The personal problem
In some sense a final salary pension is not a defined benefit pension. One of the advantages of a defined benefit pension is that the employee can plan, knowing what pension has already been accumulated, and being able to guess fairly accurately what future pension might be gained.
Once one's pension is heavily dependent on one's final salary, such planning becomes hard. An unplanned resignation or dismissal, or simply being "unlucky" with the promotions system, can have a large unexpected impact. It reduces not just the value of future benefits, but also the value of the years of service one has already achieved.
The economic problem
The `final salary' for the purposes of calculating the USS pension could be simply one's average salary over the final three years of one's career. Many Departments were notorious for promoting people about three years before they retired so as to boost their pensions considerably. This was very bad.
It was bad because it gave the Head of Department huge influence. If the HoD you had just before retirement did not like you, it would cost you a fortune in lost pension. At the point in their careers when it might be expected that people could challenge bad HoDs, many could be tamed by promises of a late promotion.

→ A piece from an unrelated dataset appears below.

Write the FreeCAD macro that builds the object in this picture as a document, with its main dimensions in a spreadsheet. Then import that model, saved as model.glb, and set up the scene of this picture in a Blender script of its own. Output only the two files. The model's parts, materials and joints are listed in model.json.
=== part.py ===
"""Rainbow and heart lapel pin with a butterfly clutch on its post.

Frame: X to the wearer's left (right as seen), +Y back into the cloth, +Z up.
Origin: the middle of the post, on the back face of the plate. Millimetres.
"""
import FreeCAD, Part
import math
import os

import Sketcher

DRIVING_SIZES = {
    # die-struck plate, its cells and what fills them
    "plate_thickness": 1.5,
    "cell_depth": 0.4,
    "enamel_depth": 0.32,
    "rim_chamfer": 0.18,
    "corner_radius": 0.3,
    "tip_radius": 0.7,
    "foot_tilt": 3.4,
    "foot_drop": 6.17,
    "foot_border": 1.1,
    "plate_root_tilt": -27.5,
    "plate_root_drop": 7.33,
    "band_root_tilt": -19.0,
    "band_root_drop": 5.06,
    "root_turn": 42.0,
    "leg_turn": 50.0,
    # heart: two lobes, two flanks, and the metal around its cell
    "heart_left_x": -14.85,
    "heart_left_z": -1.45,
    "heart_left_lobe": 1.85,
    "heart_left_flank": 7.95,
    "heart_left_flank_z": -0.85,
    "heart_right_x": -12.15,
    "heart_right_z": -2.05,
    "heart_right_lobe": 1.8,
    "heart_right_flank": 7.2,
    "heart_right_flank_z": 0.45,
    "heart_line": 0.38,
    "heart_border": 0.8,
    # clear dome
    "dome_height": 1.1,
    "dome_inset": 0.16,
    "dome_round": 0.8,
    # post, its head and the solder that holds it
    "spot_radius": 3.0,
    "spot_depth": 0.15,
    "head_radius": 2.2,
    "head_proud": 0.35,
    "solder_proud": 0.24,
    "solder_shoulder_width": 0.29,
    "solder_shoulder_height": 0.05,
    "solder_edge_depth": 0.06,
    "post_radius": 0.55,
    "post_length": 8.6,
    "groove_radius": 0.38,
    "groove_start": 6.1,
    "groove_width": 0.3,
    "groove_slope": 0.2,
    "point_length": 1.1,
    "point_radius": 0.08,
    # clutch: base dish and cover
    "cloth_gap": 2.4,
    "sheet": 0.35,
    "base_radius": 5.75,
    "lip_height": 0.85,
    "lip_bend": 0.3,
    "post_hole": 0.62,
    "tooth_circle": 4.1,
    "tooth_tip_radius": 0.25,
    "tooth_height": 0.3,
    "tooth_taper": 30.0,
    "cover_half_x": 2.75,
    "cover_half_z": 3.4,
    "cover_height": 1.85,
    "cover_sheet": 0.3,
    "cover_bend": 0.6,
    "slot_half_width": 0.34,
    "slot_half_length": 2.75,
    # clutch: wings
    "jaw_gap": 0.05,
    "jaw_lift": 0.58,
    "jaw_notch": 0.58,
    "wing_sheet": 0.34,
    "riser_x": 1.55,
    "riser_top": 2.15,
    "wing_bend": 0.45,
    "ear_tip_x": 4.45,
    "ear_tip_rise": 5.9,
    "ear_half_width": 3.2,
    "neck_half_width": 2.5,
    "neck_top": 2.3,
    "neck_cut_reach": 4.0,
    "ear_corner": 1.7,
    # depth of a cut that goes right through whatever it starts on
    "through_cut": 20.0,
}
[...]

It was bad because you never knew what your pension would be worth. If the Head of Department failed to secure promotion for you at the right point, it would be much less.
It was bankrupting for the pension fund. At the time the total contribution rate was around 20%. So suppose someone got a generous promotion three years before retirement which resulted in a £10k salary boost. The pension fund would then receive an extra £6k, i.e. £2k a year for three years.

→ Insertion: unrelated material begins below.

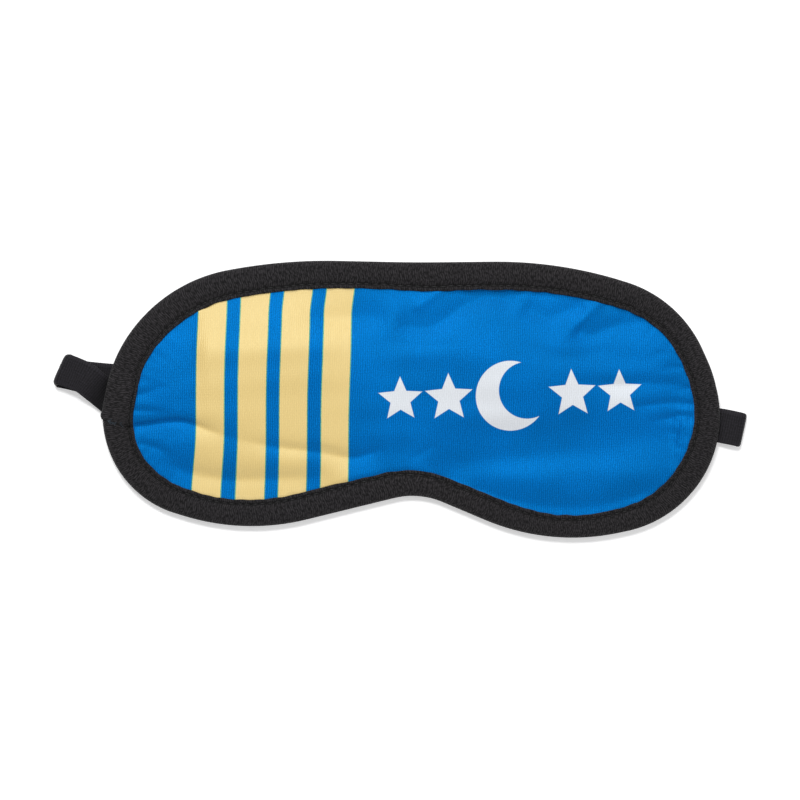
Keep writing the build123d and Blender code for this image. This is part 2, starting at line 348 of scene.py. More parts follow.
# Small gathers where the cloth runs under the binding: place along the outline, depth, width and reach inwards.
MASK_ENDS = place_of(-100, -3), place_of(100, -3)
GATHERS = []
gather_place = 0.0
while gather_place < PERIMETER - 3:
    near_end = max(float(bell(round_trip(gather_place, end), 0, 34)) for end in MASK_ENDS)
    depth = rng.uniform(0.03, 0.14) + 0.12 * near_end * rng.uniform(0.4, 1.0)
    width = rng.uniform(0.9, 1.9)
    GATHERS.append((gather_place, depth, width, rng.uniform(3.0, 6.0) + 5.0 * near_end))
    gather_place += rng.uniform(3.2, 8.0)


def gathers(inset, place):
    """Short valleys that run in from the binding."""
    total = np.zeros_like(inset)
    for middle, depth, width, reach in GATHERS:
        spread = width * (1 + 0.04 * np.clip(inset - TAPE_LEG, 0, 30))
        total -= depth * bell(round_trip(place, middle), 0, spread) * fading(inset, STITCH_INSET, reach, 1.5)
    return total


def cover_height(x, y, inset, place):
    """The printed cover's surface."""
    rise = PUFF_UP * (1 - fading(inset, 8.0, 9.0, 1.5))
    calm = smooth(inset, 8, 20)
    past_tape = inset - growth_at(place)
    tucked = 0.5 * (1 - smooth(past_tape, 6.8, 8.6))
    height = COVER_EDGE + rise + billows(x, y) * calm - droop(x, y) + edge_lift(place, inset) - tucked
    folds = ripples(x, y)
    for settings in FOLDS:
        folds = folds + fold(x, y, *settings)
    return height + (folds * smooth(past_tape, 6.5, 9.5) + gathers(inset, place) * smooth(past_tape, 6.5, 8.5))


def lining_height(x, y, inset, place, gathered=True):
    """The back lining's surface, which stays off the floor and above the strap."""
    fall = PUFF_DOWN * (1 - fading(inset, 7.4, 8.0, 1.25))
    calm = smooth(inset, 8, 20)
    height = LINING_EDGE - fall - droop(x, y) + 0.5 * billows(y + 31, x) * calm + edge_lift(place, inset)
    if gathered:
        height = height - 0.8 * gathers(inset, np.mod(PERIMETER - place, PERIMETER)) * smooth(inset, 6.5, 8.5)
    floor = FLOOR_GAP + (STRAP + 0.1) * (1 - smooth(np.abs(y - run_y(x)), 6.5, 12))
    over = height - floor
    return floor + 0.5 * (over + np.sqrt(over**2 + 0.09))


# ---- meshes


def add_object(name, data):
    obj = bpy.data.objects.new(name, data)
    bpy.context.collection.objects.link(obj)
    return obj


def make_object(name, points, faces, material, corner_uv=None):
    """A smooth mesh from points in millimetres. corner_uv gives each face corner its place on the cloth."""
    mesh = bpy.data.meshes.new(name)
    mesh.from_pydata((np.asarray(points) * MM).tolist(), [], [list(map(int, face)) for face in faces])
    mesh.materials.append(material)
    if corner_uv is not None:
        layer = mesh.uv_layers.new(name="cloth")
        layer.data.foreach_set("uv", np.asarray(corner_uv, np.float32).ravel())
    mesh.polygons.foreach_set("use_smooth", [True] * len(mesh.polygons))
    mesh.update()
    return add_object(name, mesh)


def tube_faces(rings, sides, closed_along=False):
    """The faces and the corner grid places of a surface swept in rings of closed sections."""
    faces, grid = [], []
    for i in range(rings if closed_along else rings - 1):
        for j in range(sides):
            here, there, j2 = i * sides, (i + 1) % rings * sides, (j + 1) % sides
            faces.append([here + j, there + j, there + j2, here + j2])
            grid.append([(i, j), (i + 1, j), (i + 1, j + 1), (i, j + 1)])
    return faces, grid


def sheet_grid(spacing, least_inset):
    """A square grid of points inside the outline, with its faces."""
    xs = np.arange(-102, 102 + spacing, spacing)
    ys = np.arange(-46, 47 + spacing, spacing)
    gx, gy = np.meshgrid(xs, ys, indexing="ij")
    flat = np.stack([gx.ravel(), gy.ravel()], axis=1)
    inset, place = from_edge(flat)
    keep = inset > least_inset
    cells = np.arange(len(xs) * len(ys)).reshape(len(xs), len(ys))
    quads = np.stack([cells[:-1, :-1], cells[1:, :-1], cells[1:, 1:], cells[:-1, 1:]], axis=-1).reshape(-1, 4)
    quads = quads[keep[quads].all(axis=1)]
    used = np.unique(quads)
    renumber = np.zeros(len(flat), int)
    renumber[used] = np.arange(len(used))
    return flat[used], inset[used], place[used], renumber[quads]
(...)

Assuming forty years had been worked, the extra pension entitlement would be £5,000 per year, and the extra lump sum on retirement benefit would be £15k. This additional benefit of £15k plus £5,000 per year until death would being funded by an additional contribution of just £6k to the pension fund. Complete nonsense. It was funded by over-charging the unfortunate people who do not receive this sort of late promotion. In this University, this meant that, in very general terms, academic-related staff, along with successful academic staff who reached professorial grades early in their careers, and unsuccessful research staff who left the sector before gaining significant promotion, were subsidising those who got promoted to readerships and chairs just a few years before retiring.
Certain Departments quite routinely promoted people around three to five years before they retired, just at the point at which they would be forced to start winding down their research programmes as they would be becoming ineligible to apply for new grants or to take on new PhD students. Similarly the extra salary for being Head of Department for a typical five to seven year term was quite modest, until one worked out the extra pension benefits implicit in it.
If the USS had funding problems in, and before, 2011 this is one of the reasons. Some form of career average earnings scheme, in which what one gets out is more directly linked to what one puts in, is both fairer on employees, and easier for the pension scheme to manage. (The above theories were patiently explained to me by another former member of Cambridge's UCU Executive Committee. He probably wishes to remain anonymous.)